==== COLLECTED MATERIAL ====

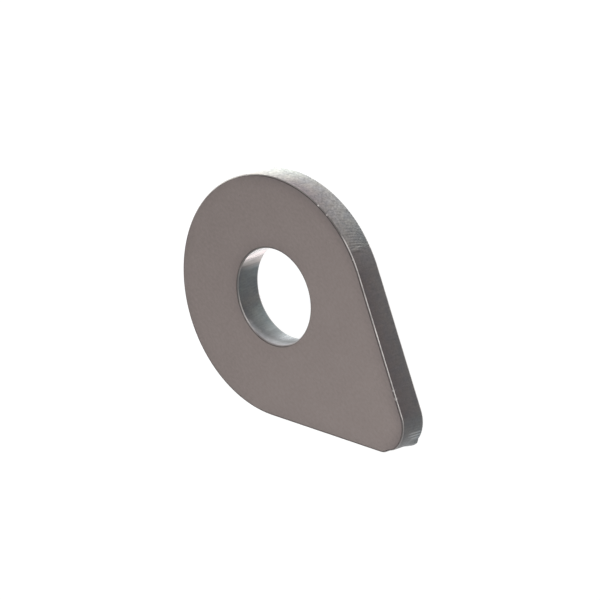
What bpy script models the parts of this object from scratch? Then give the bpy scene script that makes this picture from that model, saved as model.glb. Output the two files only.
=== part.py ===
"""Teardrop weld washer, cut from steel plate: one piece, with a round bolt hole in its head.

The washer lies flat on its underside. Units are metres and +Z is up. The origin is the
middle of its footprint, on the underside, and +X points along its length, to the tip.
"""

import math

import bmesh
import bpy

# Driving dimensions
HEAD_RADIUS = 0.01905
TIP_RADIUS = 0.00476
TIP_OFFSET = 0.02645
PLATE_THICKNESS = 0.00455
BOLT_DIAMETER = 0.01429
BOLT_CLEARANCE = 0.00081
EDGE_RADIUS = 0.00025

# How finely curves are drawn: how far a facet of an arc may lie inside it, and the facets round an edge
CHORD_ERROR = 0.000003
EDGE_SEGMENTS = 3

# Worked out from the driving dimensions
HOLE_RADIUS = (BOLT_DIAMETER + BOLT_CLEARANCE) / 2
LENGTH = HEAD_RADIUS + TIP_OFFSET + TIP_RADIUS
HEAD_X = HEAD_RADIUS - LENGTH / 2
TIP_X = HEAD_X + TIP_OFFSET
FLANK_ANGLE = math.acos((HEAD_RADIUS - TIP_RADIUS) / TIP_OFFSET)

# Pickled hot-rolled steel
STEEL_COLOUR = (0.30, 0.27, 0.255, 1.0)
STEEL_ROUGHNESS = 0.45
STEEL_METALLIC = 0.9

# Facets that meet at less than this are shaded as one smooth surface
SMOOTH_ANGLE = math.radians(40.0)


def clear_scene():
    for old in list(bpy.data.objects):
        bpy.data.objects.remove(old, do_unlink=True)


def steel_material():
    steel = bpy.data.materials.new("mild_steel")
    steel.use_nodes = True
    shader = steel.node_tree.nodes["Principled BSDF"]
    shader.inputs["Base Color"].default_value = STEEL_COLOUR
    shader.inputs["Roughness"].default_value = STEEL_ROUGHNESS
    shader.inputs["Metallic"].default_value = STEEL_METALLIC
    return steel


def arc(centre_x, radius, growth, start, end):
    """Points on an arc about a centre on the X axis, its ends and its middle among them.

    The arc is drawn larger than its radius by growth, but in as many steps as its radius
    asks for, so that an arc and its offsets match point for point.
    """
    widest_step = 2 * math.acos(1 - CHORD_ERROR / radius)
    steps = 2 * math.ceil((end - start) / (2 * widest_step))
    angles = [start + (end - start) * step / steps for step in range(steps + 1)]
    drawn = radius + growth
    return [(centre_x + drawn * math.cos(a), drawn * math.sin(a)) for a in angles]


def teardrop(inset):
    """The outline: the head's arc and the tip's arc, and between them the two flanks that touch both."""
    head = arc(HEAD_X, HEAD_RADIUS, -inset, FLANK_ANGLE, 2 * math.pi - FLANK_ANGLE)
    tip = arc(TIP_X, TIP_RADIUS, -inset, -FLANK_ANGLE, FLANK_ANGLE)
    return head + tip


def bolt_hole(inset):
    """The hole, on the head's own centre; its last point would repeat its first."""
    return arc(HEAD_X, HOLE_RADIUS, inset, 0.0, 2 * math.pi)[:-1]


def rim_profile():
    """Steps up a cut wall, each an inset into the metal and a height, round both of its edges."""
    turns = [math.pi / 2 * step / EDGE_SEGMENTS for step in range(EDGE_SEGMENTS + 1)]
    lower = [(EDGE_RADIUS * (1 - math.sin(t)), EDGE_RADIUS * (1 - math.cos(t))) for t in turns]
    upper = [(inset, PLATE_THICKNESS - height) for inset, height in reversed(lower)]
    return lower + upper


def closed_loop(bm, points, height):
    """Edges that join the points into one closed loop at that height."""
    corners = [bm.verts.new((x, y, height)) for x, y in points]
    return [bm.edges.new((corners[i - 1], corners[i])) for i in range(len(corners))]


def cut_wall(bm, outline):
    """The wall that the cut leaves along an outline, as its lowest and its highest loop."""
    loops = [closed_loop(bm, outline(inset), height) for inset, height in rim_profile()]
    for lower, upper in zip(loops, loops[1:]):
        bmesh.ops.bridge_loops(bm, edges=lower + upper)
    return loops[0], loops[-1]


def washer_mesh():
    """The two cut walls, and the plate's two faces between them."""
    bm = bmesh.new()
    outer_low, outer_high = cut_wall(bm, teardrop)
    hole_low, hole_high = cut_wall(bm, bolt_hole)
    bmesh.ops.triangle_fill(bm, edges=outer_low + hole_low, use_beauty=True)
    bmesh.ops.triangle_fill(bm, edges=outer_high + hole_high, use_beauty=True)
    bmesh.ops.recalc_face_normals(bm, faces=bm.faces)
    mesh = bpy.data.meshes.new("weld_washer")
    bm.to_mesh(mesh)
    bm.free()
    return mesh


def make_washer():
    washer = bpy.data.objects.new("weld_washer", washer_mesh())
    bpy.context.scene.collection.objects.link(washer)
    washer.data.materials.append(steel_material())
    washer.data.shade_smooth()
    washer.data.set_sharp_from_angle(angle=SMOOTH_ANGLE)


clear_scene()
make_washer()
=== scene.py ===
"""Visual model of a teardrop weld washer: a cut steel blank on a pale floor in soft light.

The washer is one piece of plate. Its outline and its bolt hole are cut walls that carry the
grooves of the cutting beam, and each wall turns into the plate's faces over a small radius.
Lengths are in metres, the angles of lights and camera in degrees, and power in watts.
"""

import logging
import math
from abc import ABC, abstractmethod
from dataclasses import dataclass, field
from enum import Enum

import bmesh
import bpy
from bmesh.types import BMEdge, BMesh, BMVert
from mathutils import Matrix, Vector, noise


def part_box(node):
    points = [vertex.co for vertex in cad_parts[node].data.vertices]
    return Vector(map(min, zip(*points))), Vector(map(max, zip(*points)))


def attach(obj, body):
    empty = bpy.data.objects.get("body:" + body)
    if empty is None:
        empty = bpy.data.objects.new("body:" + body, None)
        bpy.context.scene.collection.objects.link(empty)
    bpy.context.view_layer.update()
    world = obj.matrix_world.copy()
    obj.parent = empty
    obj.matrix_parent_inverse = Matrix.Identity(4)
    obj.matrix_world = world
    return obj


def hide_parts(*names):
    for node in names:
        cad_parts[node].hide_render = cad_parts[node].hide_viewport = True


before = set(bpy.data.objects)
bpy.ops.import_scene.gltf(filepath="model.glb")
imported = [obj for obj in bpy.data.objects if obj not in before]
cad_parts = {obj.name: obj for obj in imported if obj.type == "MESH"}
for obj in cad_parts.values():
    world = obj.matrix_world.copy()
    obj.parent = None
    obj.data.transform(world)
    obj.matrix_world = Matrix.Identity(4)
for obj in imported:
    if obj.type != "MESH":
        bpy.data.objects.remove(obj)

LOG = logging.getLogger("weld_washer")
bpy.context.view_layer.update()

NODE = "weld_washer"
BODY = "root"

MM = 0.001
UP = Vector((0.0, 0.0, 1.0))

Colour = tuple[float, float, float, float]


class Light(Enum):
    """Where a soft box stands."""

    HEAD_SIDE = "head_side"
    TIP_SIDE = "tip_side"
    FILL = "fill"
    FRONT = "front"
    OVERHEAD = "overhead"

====

* _WHAT YOU WILL DO_:
All of the lines above must be returned exactly.

* _TASK OUTPUT_:
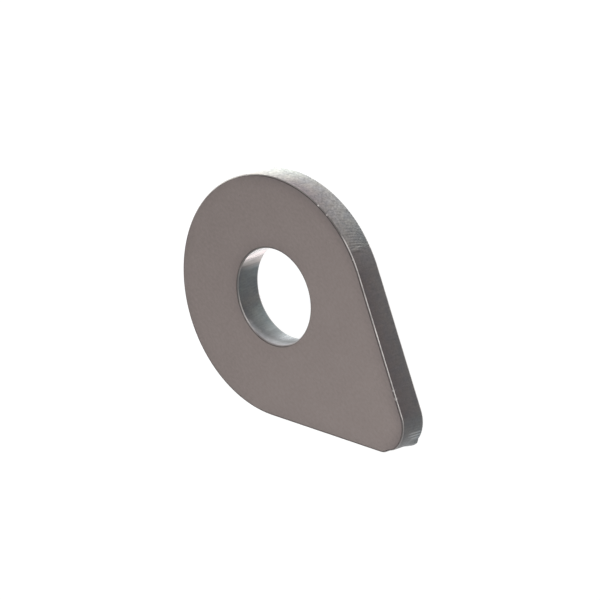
What bpy script models the parts of this object from scratch? Then give the bpy scene script that makes this picture from that model, saved as model.glb. Output the two files only.
=== part.py ===
"""Teardrop weld washer, cut from steel plate: one piece, with a round bolt hole in its head.

The washer lies flat on its underside. Units are metres and +Z is up. The origin is the
middle of its footprint, on the underside, and +X points along its length, to the tip.
"""

import math

import bmesh
import bpy

# Driving dimensions
HEAD_RADIUS = 0.01905
TIP_RADIUS = 0.00476
TIP_OFFSET = 0.02645
PLATE_THICKNESS = 0.00455
BOLT_DIAMETER = 0.01429
BOLT_CLEARANCE = 0.00081
EDGE_RADIUS = 0.00025

# How finely curves are drawn: how far a facet of an arc may lie inside it, and the facets round an edge
CHORD_ERROR = 0.000003
EDGE_SEGMENTS = 3

# Worked out from the driving dimensions
HOLE_RADIUS = (BOLT_DIAMETER + BOLT_CLEARANCE) / 2
LENGTH = HEAD_RADIUS + TIP_OFFSET + TIP_RADIUS
HEAD_X = HEAD_RADIUS - LENGTH / 2
TIP_X = HEAD_X + TIP_OFFSET
FLANK_ANGLE = math.acos((HEAD_RADIUS - TIP_RADIUS) / TIP_OFFSET)

# Pickled hot-rolled steel
STEEL_COLOUR = (0.30, 0.27, 0.255, 1.0)
STEEL_ROUGHNESS = 0.45
STEEL_METALLIC = 0.9

# Facets that meet at less than this are shaded as one smooth surface
SMOOTH_ANGLE = math.radians(40.0)


def clear_scene():
    for old in list(bpy.data.objects):
        bpy.data.objects.remove(old, do_unlink=True)


def steel_material():
    steel = bpy.data.materials.new("mild_steel")
    steel.use_nodes = True
    shader = steel.node_tree.nodes["Principled BSDF"]
    shader.inputs["Base Color"].default_value = STEEL_COLOUR
    shader.inputs["Roughness"].default_value = STEEL_ROUGHNESS
    shader.inputs["Metallic"].default_value = STEEL_METALLIC
    return steel


def arc(centre_x, radius, growth, start, end):
    """Points on an arc about a centre on the X axis, its ends and its middle among them.

    The arc is drawn larger than its radius by growth, but in as many steps as its radius
    asks for, so that an arc and its offsets match point for point.
    """
    widest_step = 2 * math.acos(1 - CHORD_ERROR / radius)
    steps = 2 * math.ceil((end - start) / (2 * widest_step))
    angles = [start + (end - start) * step / steps for step in range(steps + 1)]
    drawn = radius + growth
    return [(centre_x + drawn * math.cos(a), drawn * math.sin(a)) for a in angles]


def teardrop(inset):
    """The outline: the head's arc and the tip's arc, and between them the two flanks that touch both."""
    head = arc(HEAD_X, HEAD_RADIUS, -inset, FLANK_ANGLE, 2 * math.pi - FLANK_ANGLE)
    tip = arc(TIP_X, TIP_RADIUS, -inset, -FLANK_ANGLE, FLANK_ANGLE)
    return head + tip


def bolt_hole(inset):
    """The hole, on the head's own centre; its last point would repeat its first."""
    return arc(HEAD_X, HOLE_RADIUS, inset, 0.0, 2 * math.pi)[:-1]


def rim_profile():
    """Steps up a cut wall, each an inset into the metal and a height, round both of its edges."""
    turns = [math.pi / 2 * step / EDGE_SEGMENTS for step in range(EDGE_SEGMENTS + 1)]
    lower = [(EDGE_RADIUS * (1 - math.sin(t)), EDGE_RADIUS * (1 - math.cos(t))) for t in turns]
    upper = [(inset, PLATE_THICKNESS - height) for inset, height in reversed(lower)]
    return lower + upper


def closed_loop(bm, points, height):
    """Edges that join the points into one closed loop at that height."""
    corners = [bm.verts.new((x, y, height)) for x, y in points]
    return [bm.edges.new((corners[i - 1], corners[i])) for i in range(len(corners))]


def cut_wall(bm, outline):
    """The wall that the cut leaves along an outline, as its lowest and its highest loop."""
    loops = [closed_loop(bm, outline(inset), height) for inset, height in rim_profile()]
    for lower, upper in zip(loops, loops[1:]):
        bmesh.ops.bridge_loops(bm, edges=lower + upper)
    return loops[0], loops[-1]


def washer_mesh():
    """The two cut walls, and the plate's two faces between them."""
    bm = bmesh.new()
    outer_low, outer_high = cut_wall(bm, teardrop)
    hole_low, hole_high = cut_wall(bm, bolt_hole)
    bmesh.ops.triangle_fill(bm, edges=outer_low + hole_low, use_beauty=True)
    bmesh.ops.triangle_fill(bm, edges=outer_high + hole_high, use_beauty=True)
    bmesh.ops.recalc_face_normals(bm, faces=bm.faces)
    mesh = bpy.data.meshes.new("weld_washer")
    bm.to_mesh(mesh)
    bm.free()
    return mesh


def make_washer():
    washer = bpy.data.objects.new("weld_washer", washer_mesh())
    bpy.context.scene.collection.objects.link(washer)
    washer.data.materials.append(steel_material())
    washer.data.shade_smooth()
    washer.data.set_sharp_from_angle(angle=SMOOTH_ANGLE)


clear_scene()
make_washer()
=== scene.py ===
"""Visual model of a teardrop weld washer: a cut steel blank on a pale floor in soft light.

The washer is one piece of plate. Its outline and its bolt hole are cut walls that carry the
grooves of the cutting beam, and each wall turns into the plate's faces over a small radius.
Lengths are in metres, the angles of lights and camera in degrees, and power in watts.
"""

import logging
import math
from abc import ABC, abstractmethod
from dataclasses import dataclass, field
from enum import Enum

import bmesh
import bpy
from bmesh.types import BMEdge, BMesh, BMVert
from mathutils import Matrix, Vector, noise


def part_box(node):
    points = [vertex.co for vertex in cad_parts[node].data.vertices]
    return Vector(map(min, zip(*points))), Vector(map(max, zip(*points)))


def attach(obj, body):
    empty = bpy.data.objects.get("body:" + body)
    if empty is None:
        empty = bpy.data.objects.new("body:" + body, None)
        bpy.context.scene.collection.objects.link(empty)
    bpy.context.view_layer.update()
    world = obj.matrix_world.copy()
    obj.parent = empty
    obj.matrix_parent_inverse = Matrix.Identity(4)
    obj.matrix_world = world
    return obj


def hide_parts(*names):
    for node in names:
        cad_parts[node].hide_render = cad_parts[node].hide_viewport = True


before = set(bpy.data.objects)
bpy.ops.import_scene.gltf(filepath="model.glb")
imported = [obj for obj in bpy.data.objects if obj not in before]
cad_parts = {obj.name: obj for obj in imported if obj.type == "MESH"}
for obj in cad_parts.values():
    world = obj.matrix_world.copy()
    obj.parent = None
    obj.data.transform(world)
    obj.matrix_world = Matrix.Identity(4)
for obj in imported:
    if obj.type != "MESH":
        bpy.data.objects.remove(obj)

LOG = logging.getLogger("weld_washer")
bpy.context.view_layer.update()

NODE = "weld_washer"
BODY = "root"

MM = 0.001
UP = Vector((0.0, 0.0, 1.0))

Colour = tuple[float, float, float, float]


class Light(Enum):
    """Where a soft box stands."""

    HEAD_SIDE = "head_side"
    TIP_SIDE = "tip_side"
    FILL = "fill"
    FRONT = "front"
    OVERHEAD = "overhead"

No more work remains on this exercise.